You should be extremely cautious with artificial benchmarks. It’s very easy to end up measuring something nobody cares about, and if the benchmark influences development this can cause the OS to be made worse in pursuit of “solving” a problem nobody actually had. For example with locking primitives you will usually want the primitive to perform best when uncontended, and then strive to avoid most contention in a real system, rather than figuring you’ll have a lot of contention and then optimising for that case at the cost of making uncontended use awful.

That said, yes, the state of the art has come some way since BeOS.

For example, each Benaphore needs at least 8 bytes of storage in the user process, plus a kernel semaphore which needs dozens of bytes of kernel RAM and is always itself a limited resource. If you have an array of 50 000 items you obviously won’t feel comfortable allocating 50 000 Benaphores to protect them. So you take one big Benaphore and protect the whole array. This works of course, but it unnecessarily forbids parallel operations on separate items so it’s slow.

In contrast on a modern system with a much lighter primitive you can afford to lock each item, so many threads can operate on separate items at once rather than all waiting on a single OS-wide semaphore.

For example in Windows you have WaitOnAddress and in Linux futex(2). In both cases the idea is that the fast path doesn’t touch the operating system at all. There is no “semaphore ID” let alone a kernel data structure to be allocated. Only in the slow path (when the lock is contended) does the userspace need help from the operating system. The clever trick here is that the OS already needs per-thread data structures. It doesn’t matter that there may be millions or even billions of locks on a system, any particular thread can only be stuck waiting for one of them. In each case the OS primitive provides a way to indicate which lock is waited for, and how you’d know to keep waiting. The OS checks it really should wait, notes these two facts in the per-thread structures, and puts the thread to sleep. When the thread with the lock gives it back, it will see it was contended and tell the OS, which wakes up any threads that are asleep waiting for that lock…

1 Like

I read a paper a few years ago about semaphore optimization for high frequency stock trading. There was an analysis of CPU time for a basic queue data structure in a stock market buy/sell application. Some large percent of the application was spent in the kernel, constantly processing the atomic semaphore locks. The fix reduced kernel time and improved the performance by some nice percentage. For high frequency trading that is a big win worth millions of $. For Haiku OS, not sure it is noticeable until you start high frequency stock trading :slight_smile:

You could probably do something using the pthread API, which is where you should go when you don’t need cross-process locking. There you can find quite a lot of lighter primitives. Or, you could roll your own thing using atomic_add and friends, I guess?

You could probably do something using the pthread API, which is where you should go when you don’t need cross-process locking. There you can find quite a lot of lighter primitives. Or, you could roll your own thing using atomic_add and friends, I guess?

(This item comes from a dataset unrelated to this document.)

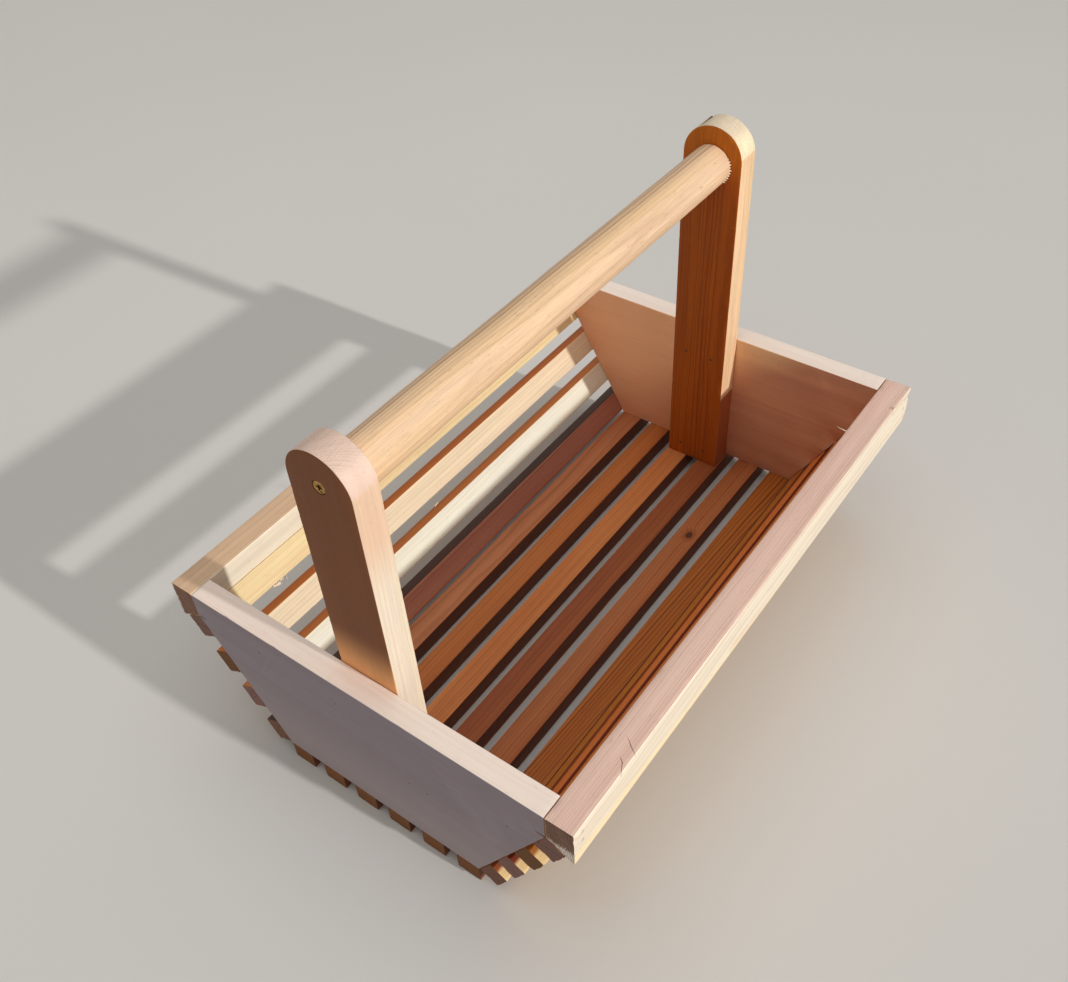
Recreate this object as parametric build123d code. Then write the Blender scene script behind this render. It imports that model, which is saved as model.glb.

Using Posix semaphores, I managed to get 53s (as opposed to 33s). So Haiku native semaphores are faster than Posix semaphores on Haiku (in this benchmark).

I’ve been reading more about alternative implementations, and have concern regarding the quality of the implementations. Eg. there are several Benaphore/Futex implementations which don’t cater for proper TimedWait() failures, implementations which break when signals are received or semaphores destroyed.

Haiku (BeOS) semaphores are very robust and my benchmark always completes successfully (although slower). As do GrandCentral semaphores. Oddly, the Windows semaphores (which were the fastest) did exhibit 1 out of 10 deadlocks (benchmark non completions). I still need to investigate why. However, Haiku and OSX, although slower, have proven to be 100% reliable, while the Windows one is worrying. I’m more inclined to believe there is a race condition I need to investigate, but there are blog posts out there where Windows/Xbox developers are staying away from the faster solutions and falling back to robust solutions, since they also discovered weird deadlocks which disappeared on slower (more reliable) code paths. But that doesn’t mean there there is no issue, just that a faster code math may trigger the deadlock sooner.

This seems like you’ve put the cart in front of the horse. Deadlocks mean your benchmark is broken, it is likely that the results would be significantly different if you fixed the benchmark. So you should “investigate why” before trying to divine a meaning to the numbers from the benchmark.

You seem to know a lot about these matters … perhaps you might have time to help improve our implementation? :slight_smile:

This seems like you’ve put the cart in front of the horse. Deadlocks mean your benchmark is broken, it is likely that the results would be significantly different if you fixed the benchmark. So you should “investigate why” before trying to divine a meaning to the numbers from the benchmark.

The benchmark uses 3 locking primitives: spinlocks, counting semaphores, and spinlocks which transition to semaphores after ‘n’ spins. Under Windows, If I eliminate the raw spinlock (type 1) and replace it with type 2 (semaphores) or type 3 (combo spinlock/semaphore), there are no deadlocks (16s vs 4s, so 4x slower), running overnight scripted tests. There seems to be some sort of scheduler inversion if the raw spinlock spins too often (in the scenario where it gets preempted out). There are few reports of people experiencing the same behaviour (xbox developer forums) when using spinlocks. Haiku, Linux and OSX haven’t exhibited this scheduler inversion, ever. This is something that needs to be investigated for that platform. There may be a bug, but it’s only reproducable to spinlocks on one platform (not reproducable on others).